In the years that followed, Catawbans sought to return to civil normalcy. It was not until 1868-69 that local government was re-established. Burke County suffered more than their Catawba neighbors to the east. Many Burke County Court House records there were destroyed by Federal troops This resulted in confused property ownership, marriage legitimacy, the lawful administration of wills and other civil documentation. The Catawba County court house never suffered the depredations and indignities inflicted in Morganton by Federal troops. Nevertheless, the recording of vital records during that harsh time lacked the precise documentation afforded to the time before and after this time of suffering. Be that as it may, readers of "Catawba County Marriages" (two volumes published by the Catawba County Gen.
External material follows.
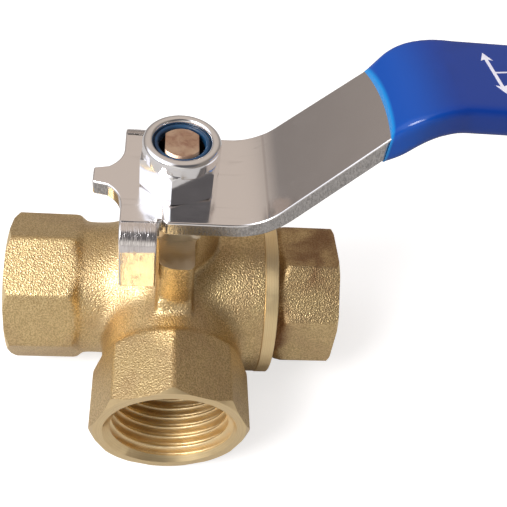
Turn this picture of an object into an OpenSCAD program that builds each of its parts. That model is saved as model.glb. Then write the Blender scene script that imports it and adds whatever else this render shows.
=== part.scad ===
// Three way ball valve for half inch pipe, with a cranked lever.
//
// The axes of the ports and of the stem cross at the origin, the centre of
// the ball. +X leads out of the end cap, -Y out of the front port and +Z up
// the stem. The lever is drawn over the end cap, at one of its two stops.
// The ball has a T-shaped waterway: drawn, it joins the front port and the
// end cap, and half a turn further it joins the front port and the left port.

/* [Ports] */
// Width across the flats of the octagonal ends
flats_w = 24; // [23.6:0.1:29]
// Radius of the port walls, the minor radius of a half inch pipe thread
port_r = 9.32; // [7.5:0.01:9.6]
// Depth of each port's thread
thread_len = 11.3; // [9:0.1:12]
// Distance from the ball's centre to the left port's face
left_len = 27.9; // [26.6:0.1:36]
// Distance from the ball's centre to the front port's face
front_len = 28.8; // [26.6:0.1:36]
// Distance from the ball's centre to the end cap's face
cap_len = 28.4; // [27.4:0.1:36]
// Length of the octagon on the left and front ports
octagon_len = 12.2; // [9:0.1:12.6]
// Turned chamfer on the corners of each octagonal end
end_chamfer = 0.8; // [0.4:0.1:1.5]

/* [Ball and seats] */
// Radius of the ball
ball_r = 10.6; // [9.6:0.1:12.8]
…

Soc.) will note that, in most cases, there is a lack of parentage of the bride and groom as well as witnesses to the marriage. This is shown in the official marriage registers and is a faithful transcription of these deficits which were made during the transcription process. In some cases, the actual marriage license was either lost of was not recorded.

(1) The "banns of marriage," commonly known simply as "the banns", (from an Old English word meaning "to summon") are the public announcement in a parish church that a marriage is going to take place between two specified persons.

The purpose of banns is to enable anyone to raise any legal impediment to it, so as to prevent marriages that are legally invalid, either under canon law or under civil law. Impediments vary between legal jurisdictions, but would normally include a pre-existing marriage (having been neither dissolved nor annulled), a vow of celibacy, lack of consent, or the couple's being related within the prohibited degrees of kinship.